Pour Filipe Nyusi, les faits sont clairs : le scrutin s’est déroulé sans heurts, les urnes ont été sécurisées et les conditions étaient réunies pour permettre un dépouillement normal. « En Guinée-Bissau, les élections se sont bien déroulées et il y a un vainqueur. Ou alors, si je veux faire preuve de modestie, il y a des résultats et ces résultats doivent être publiés. Ça, on ne peut pas l’éviter », a-t-il déclaré. L’ancien président mozambicain estime que refuser la proclamation équivaut à remettre en cause la légitimité même du processus électoral, une position ferme qui résonne comme un appel à la transparence.

Ces propos, toutefois, interviennent dans un contexte explosif. Depuis l’attaque menée par des hommes armés et cagoulés, juste avant la vérification des procès-verbaux, la CNE affirme ne plus disposer du matériel nécessaire pour finaliser le dépouillement. Elle soutient que cette confiscation l’empêche de proclamer des résultats fiables, une explication qu’elle réitère depuis plusieurs jours pour justifier son silence.

C’est donc peu étonnant que la sortie de Filipe Nyusi ait provoqué des réactions immédiates. L’équipe de campagne du président sortant Umaro Sissoco Embaló, dont la position reste scrutée de près depuis les événements, a dénoncé des propos « malheureux et dangereux ». Pour José Paulo Semedo, l’un des porte-parole de la campagne, Nyusi s’érige à tort en contradicteur d’une commission électorale déjà fragilisée. « La Commission a expliqué pourquoi elle ne peut proclamer les résultats. Le matériel électoral a été confisqué. Filip Nyusi essaie de remettre en question des faits qui ont pourtant été clairement établis », martèle-t-il.

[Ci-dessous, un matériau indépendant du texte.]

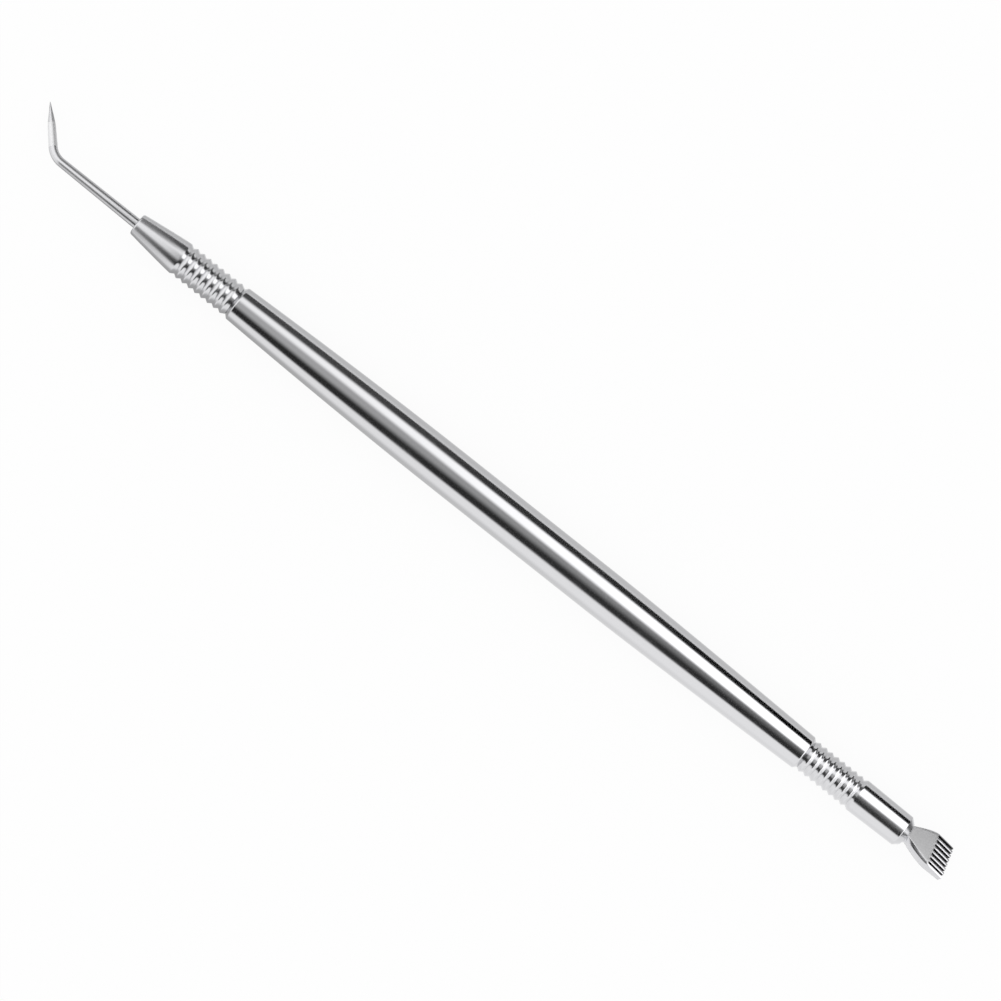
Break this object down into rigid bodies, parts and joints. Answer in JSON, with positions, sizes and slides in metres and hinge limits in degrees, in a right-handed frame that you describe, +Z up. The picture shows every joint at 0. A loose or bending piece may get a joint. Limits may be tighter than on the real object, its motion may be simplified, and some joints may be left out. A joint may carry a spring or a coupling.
{
  "type": "lash separator comb",
  "caption": "Slim lash separator: a turned steel spindle handle with ribbed necks, ending in a bent needle pick at the rear and a flared, fine-toothed comb at the front.",
  "frame": {"origin": "on the ground, under the middle of the box of the tool as it lies on a table", "axes": "+X along the tool towards its comb, +Z up; it rests on its barrel and on the point of its needle"},
  "size_m": [0.1604, 0.009, 0.0066],
  "materials": {
    "polished_steel": "polished",
    "satin_steel": "satin"
  },
  "bodies": {
    "root": {"handle_barrel": "polished_steel", "pick_ferrule": "polished_steel", "comb_ferrule": "polished_steel", "pick_needle": "polished_steel", "comb_blade": "satin_steel"}
  },
  "joints": []
}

Fait notable, l’équipe d’Umaro Sissoco Embaló elle-même a adressé une lettre officielle à la CNE pour demander la proclamation des résultats. Mais pour Semedo, appeler à la transparence n’est pas incompatible avec la nécessité de respecter les procédures et de ne pas désavouer publiquement l’organe électoral. « Ce qui pose problème ici, ce sont les déclarations de Filip Nyusi, qui contredisent les affirmations de la Commission nationale électorale », insiste-t-il.

Au cœur de cette crise, deux visions s’opposent : celle, institutionnelle, qui invoque des contraintes matérielles réelles après une attaque armée ; et celle, politique, qui soutient que le pays ne peut rester indéfiniment dans le flou. Dans un contexte déjà tendu par un coup d’État, cette divergence nourrit les inquiétudes d’une population qui attend des réponses.

Entre exigences de transparence, tensions institutionnelles et climat sécuritaire fragile, la Guinée-Bissau traverse l’un des moments les plus incertains de son histoire récente. La pression ne cesse de monter autour de la CNE, sommée de restaurer la confiance et de redonner au processus électoral sa légitimité. Dans ce climat volatil, chaque déclaration, chaque prise de position devient un enjeu politique majeur. Et pendant que les élites se déchirent sur le récit des élections, le peuple bissau-guinéen attend toujours la vérité des urnes.